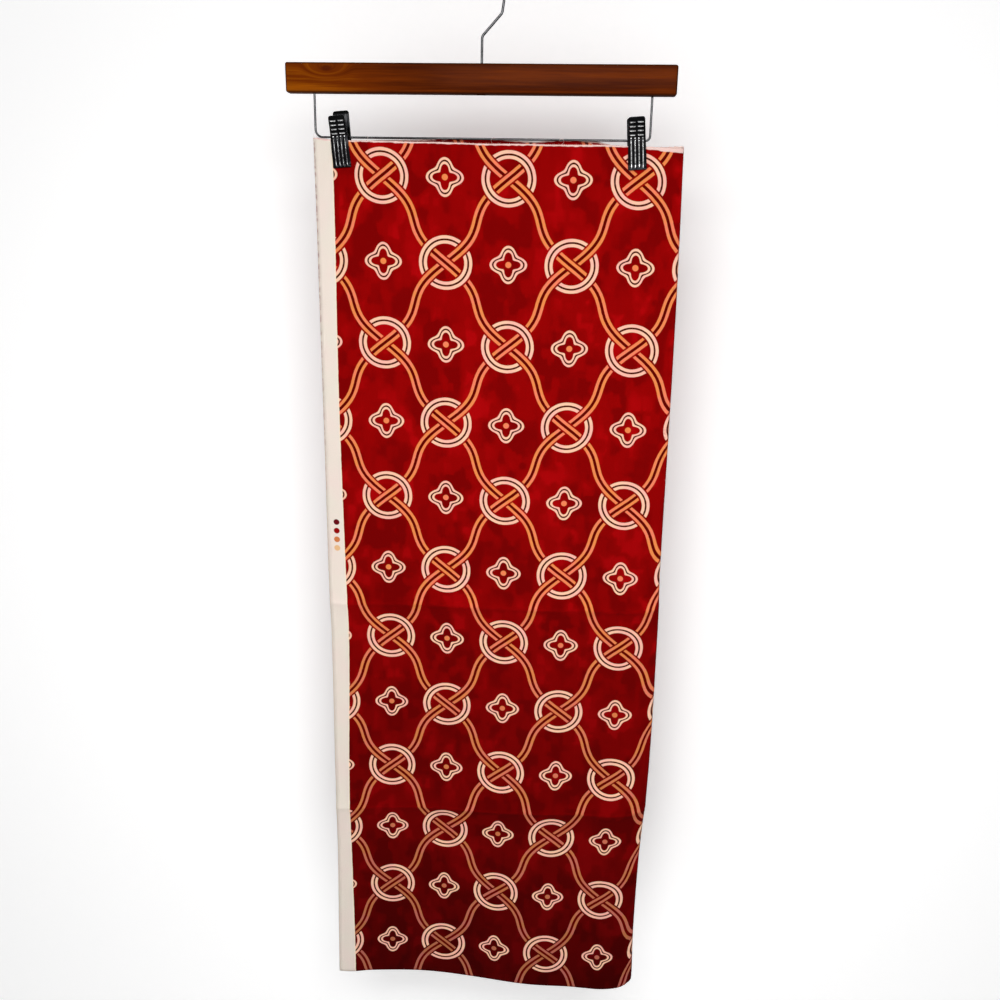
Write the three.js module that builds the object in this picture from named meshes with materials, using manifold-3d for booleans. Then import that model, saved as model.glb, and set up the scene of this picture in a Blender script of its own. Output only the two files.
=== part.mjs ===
// A cut length of upholstery fabric, folded and hung by two spring clips from a wooden bar hanger.
// Millimetres, +Z up, front towards -Y. The origin is the inside of the top of the hook's bend,
// the point that rests on a rail. The middle of the bar is at barZ, the middle of the rod at rodZ.
import * as THREE from "three";
import { RoundedBoxGeometry } from "three/addons/geometries/RoundedBoxGeometry.js";
import { mergeVertices } from "three/addons/utils/BufferGeometryUtils.js";
import Module from "manifold-3d";

const wasm = await Module();
wasm.setup();

// Driving dimensions
const hookWire = 2.3; // diameter
const hookRadius = 18.9; // of the bend, at the middle of the wire
const barToBend = 65.4; // middle of the bar up to the middle of the bend
const bar = { length: 350, depth: 12, height: 25.4, edge: 2, offset: -2 };
const barZ = hookWire / 2 - hookRadius - barToBend; // middle of the bar
const head = { radius: 3.6, thick: 2.4, recess: 6, clear: 1 }; // under the bar, the hook turns on it
const runGap = 0.35; // round the shank and the ends of the rod

const rod = { wire: 2, half: 152, drop: 49.9, bendLeft: 6.5, bendRight: 4.2, inserted: 8 };
const rodZ = barZ - rod.drop;

const plate = { thick: 1, top: 15, foot: 17, front: 44, back: 44, seat: 0.32 };
const ear = { thick: 0.9, round: 2.5, under: 2.05, hole: 1.36, into: 1.2, front: 6.5, back: 5.25 };
const spring = { wire: 0.7, radius: 1.75, pitch: 1.1, turns: 4, arm: 10.55, lean: 48.4 };
// Where each clip sits on the rod, how far its plates rise above it, and how far they lean left
const clips = [
  { name: "clip_left", x: -128.8, frontRise: 17.5, backRise: 23.8, lean: 4.9 },
  { name: "clip_right", x: 140, frontRise: 19.1, backRise: 20.5, lean: 4.4 },
];

// The width is folded in four: each panel's width, the sheet, and the pitch of the layers at a clip
const fabric = { panel: 335, sheet: 1, pitch: 1.45, left: -152.5, innerFold: 1, endAt: 1.2 };
// How much further apart the layers stand beside a clip and lower down, as shares of the pitch
const looser = { aside: 0.14, below: 0.26 };
// The bundle's soft wave across its width, which grows towards the foot
const wave = { depth: 4, length: 330, crest: -55 };
// Creases where the length was folded, which bow the bundle forward
const creases = [
  { share: 0.5, bow: 1.4 },
  { share: 0.75, bow: 1.8 },
];
const creaseHalf = 0.05; // share of the hang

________

» What you should do
Can you reproduce all the material exactly?

» Correct answer
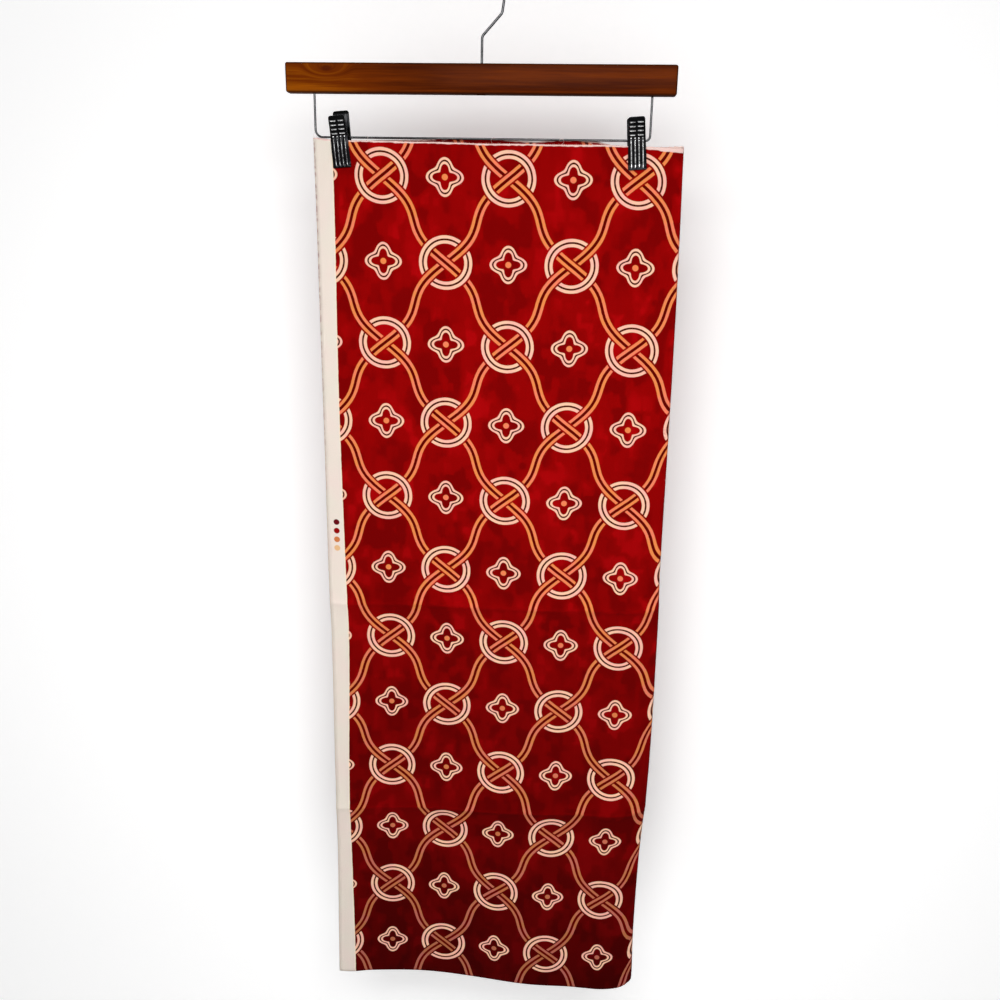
Write the three.js module that builds the object in this picture from named meshes with materials, using manifold-3d for booleans. Then import that model, saved as model.glb, and set up the scene of this picture in a Blender script of its own. Output only the two files.
=== part.mjs ===
// A cut length of upholstery fabric, folded and hung by two spring clips from a wooden bar hanger.
// Millimetres, +Z up, front towards -Y. The origin is the inside of the top of the hook's bend,
// the point that rests on a rail. The middle of the bar is at barZ, the middle of the rod at rodZ.
import * as THREE from "three";
import { RoundedBoxGeometry } from "three/addons/geometries/RoundedBoxGeometry.js";
import { mergeVertices } from "three/addons/utils/BufferGeometryUtils.js";
import Module from "manifold-3d";

const wasm = await Module();
wasm.setup();

// Driving dimensions
const hookWire = 2.3; // diameter
const hookRadius = 18.9; // of the bend, at the middle of the wire
const barToBend = 65.4; // middle of the bar up to the middle of the bend
const bar = { length: 350, depth: 12, height: 25.4, edge: 2, offset: -2 };
const barZ = hookWire / 2 - hookRadius - barToBend; // middle of the bar
const head = { radius: 3.6, thick: 2.4, recess: 6, clear: 1 }; // under the bar, the hook turns on it
const runGap = 0.35; // round the shank and the ends of the rod

const rod = { wire: 2, half: 152, drop: 49.9, bendLeft: 6.5, bendRight: 4.2, inserted: 8 };
const rodZ = barZ - rod.drop;

const plate = { thick: 1, top: 15, foot: 17, front: 44, back: 44, seat: 0.32 };
const ear = { thick: 0.9, round: 2.5, under: 2.05, hole: 1.36, into: 1.2, front: 6.5, back: 5.25 };
const spring = { wire: 0.7, radius: 1.75, pitch: 1.1, turns: 4, arm: 10.55, lean: 48.4 };
// Where each clip sits on the rod, how far its plates rise above it, and how far they lean left
const clips = [
  { name: "clip_left", x: -128.8, frontRise: 17.5, backRise: 23.8, lean: 4.9 },
  { name: "clip_right", x: 140, frontRise: 19.1, backRise: 20.5, lean: 4.4 },
];

// The width is folded in four: each panel's width, the sheet, and the pitch of the layers at a clip
const fabric = { panel: 335, sheet: 1, pitch: 1.45, left: -152.5, innerFold: 1, endAt: 1.2 };
// How much further apart the layers stand beside a clip and lower down, as shares of the pitch
const looser = { aside: 0.14, below: 0.26 };
// The bundle's soft wave across its width, which grows towards the foot
const wave = { depth: 4, length: 330, crest: -55 };
// Creases where the length was folded, which bow the bundle forward
const creases = [
  { share: 0.5, bow: 1.4 },
  { share: 0.75, bow: 1.8 },
];
const creaseHalf = 0.05; // share of the hang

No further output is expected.